> [The request]
Print all the data, keeping every line exactly as it is.

> [Data provided]
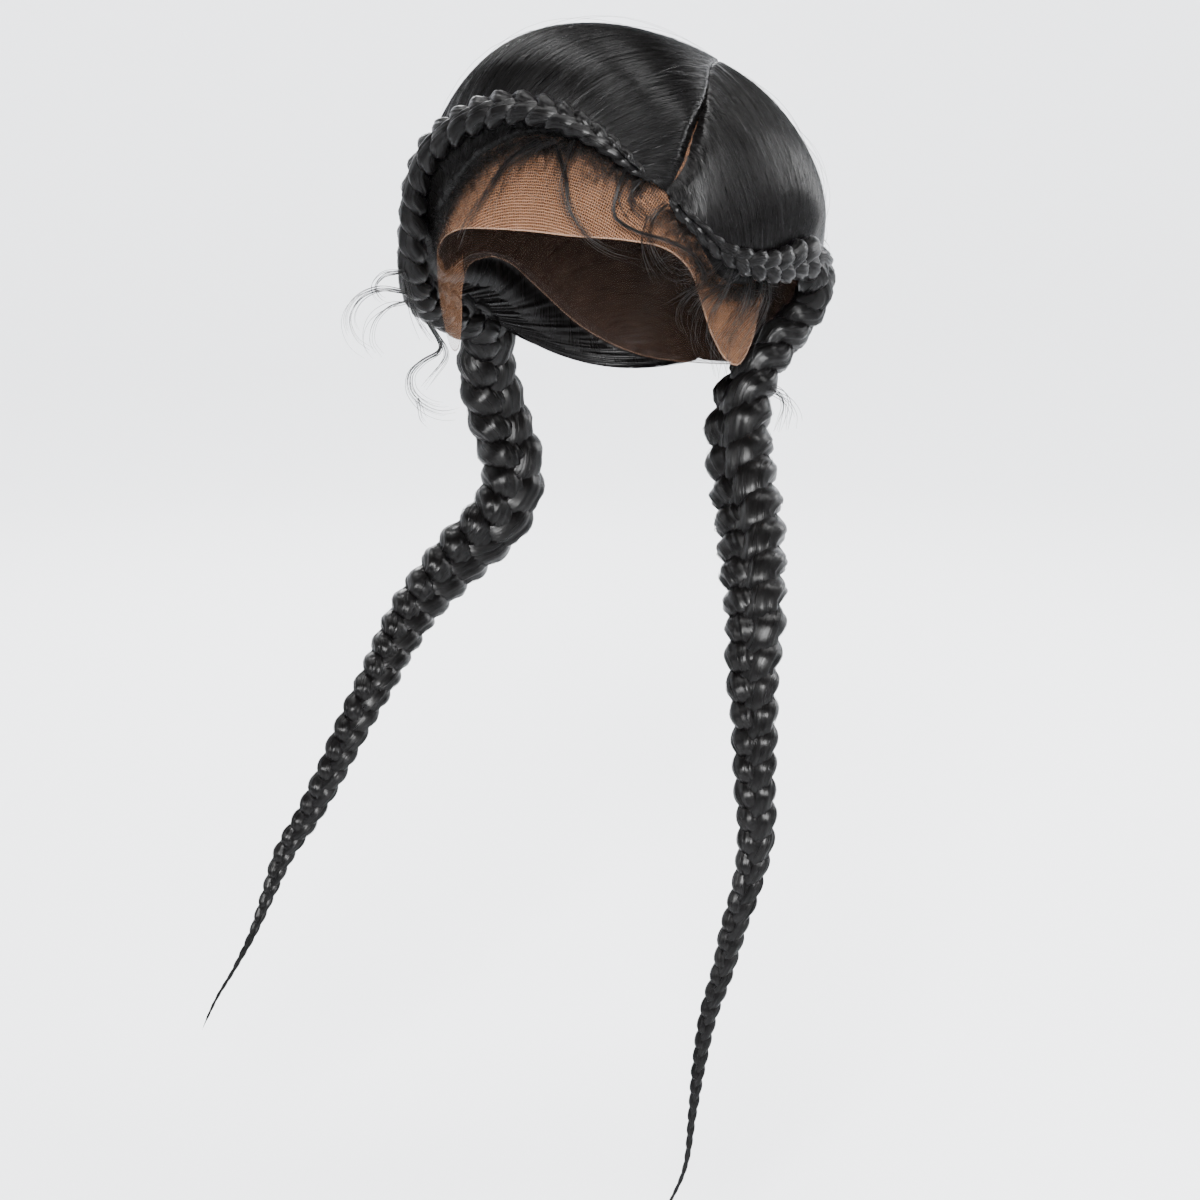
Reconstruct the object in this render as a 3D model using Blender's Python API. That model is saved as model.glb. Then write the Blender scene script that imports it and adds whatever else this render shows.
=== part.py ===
"""Braid wig: a lace-front cap, combed hair with a side part, and two Dutch braids.

Metres, +Z up. The wearer faces -Y and the wearer's left is +X. The origin is the
inside top of the cap, where the cap sits on the crown of the head. Places on the
head are directions from the head's centre: an azimuth that is 0 at the forehead
and grows towards the wearer's left, and an elevation above the widest level.
"""

import math

import bpy
import numpy as np

# Head that the cap is made for
HEAD_WIDTH = 0.157
HEAD_FRONT = 0.0855
HEAD_BACK = 0.1010
HEAD_RISE = 0.0770
TEMPLE_DROP = 0.165
NAPE_DROP = 0.110
PLAN_ROUNDNESS = 2.30
DOME_ROUNDNESS = 1.85
JAW_ROUNDNESS = 2.20

# Lace cap
LACE_THICKNESS = 0.0010
CAP_COLUMNS = 52
CAP_ROWS = (0.10, 0.24, 0.38, 0.52, 0.66, 0.79, 0.90, 1.0)

# Combed hair on the cap
CLEARANCE = 0.0003
SEAT = 0.0013
HAIR_DEPTH = 0.0048
HAIR_EDGE = 0.0015
HAIRLINE_SLOPE = 0.036
PART_SLOPE = 0.010
PART_EDGE_SHARE = 0.25
PART_WIDTH = 0.0026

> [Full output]
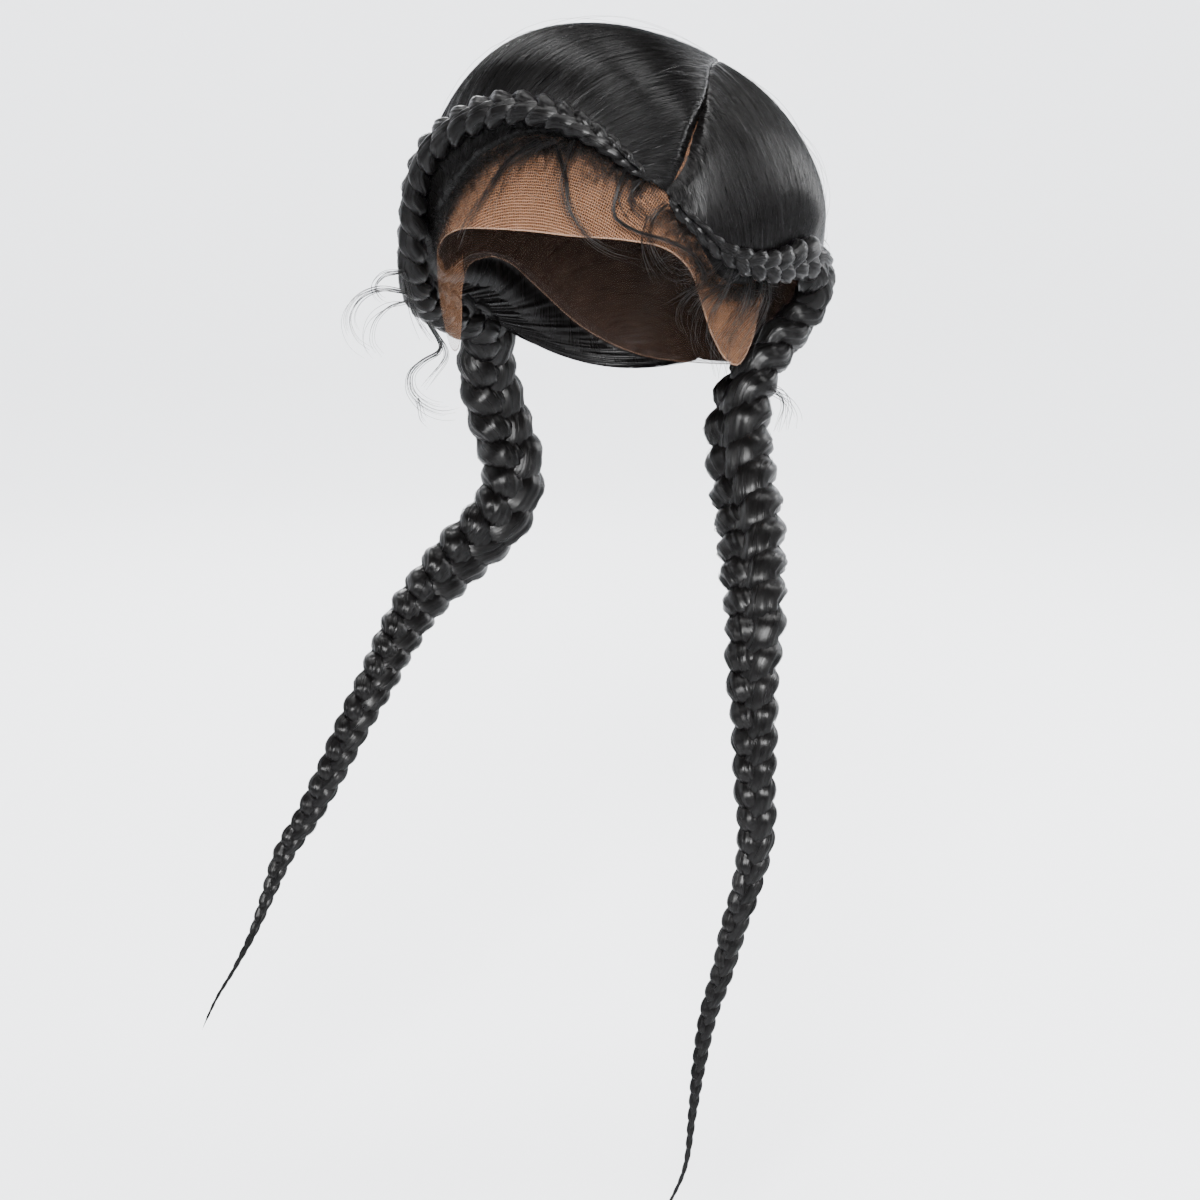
Reconstruct the object in this render as a 3D model using Blender's Python API. That model is saved as model.glb. Then write the Blender scene script that imports it and adds whatever else this render shows.
=== part.py ===
"""Braid wig: a lace-front cap, combed hair with a side part, and two Dutch braids.

Metres, +Z up. The wearer faces -Y and the wearer's left is +X. The origin is the
inside top of the cap, where the cap sits on the crown of the head. Places on the
head are directions from the head's centre: an azimuth that is 0 at the forehead
and grows towards the wearer's left, and an elevation above the widest level.
"""

import math

import bpy
import numpy as np

# Head that the cap is made for
HEAD_WIDTH = 0.157
HEAD_FRONT = 0.0855
HEAD_BACK = 0.1010
HEAD_RISE = 0.0770
TEMPLE_DROP = 0.165
NAPE_DROP = 0.110
PLAN_ROUNDNESS = 2.30
DOME_ROUNDNESS = 1.85
JAW_ROUNDNESS = 2.20

# Lace cap
LACE_THICKNESS = 0.0010
CAP_COLUMNS = 52
CAP_ROWS = (0.10, 0.24, 0.38, 0.52, 0.66, 0.79, 0.90, 1.0)

# Combed hair on the cap
CLEARANCE = 0.0003
SEAT = 0.0013
HAIR_DEPTH = 0.0048
HAIR_EDGE = 0.0015
HAIRLINE_SLOPE = 0.036
PART_SLOPE = 0.010
PART_EDGE_SHARE = 0.25
PART_WIDTH = 0.0026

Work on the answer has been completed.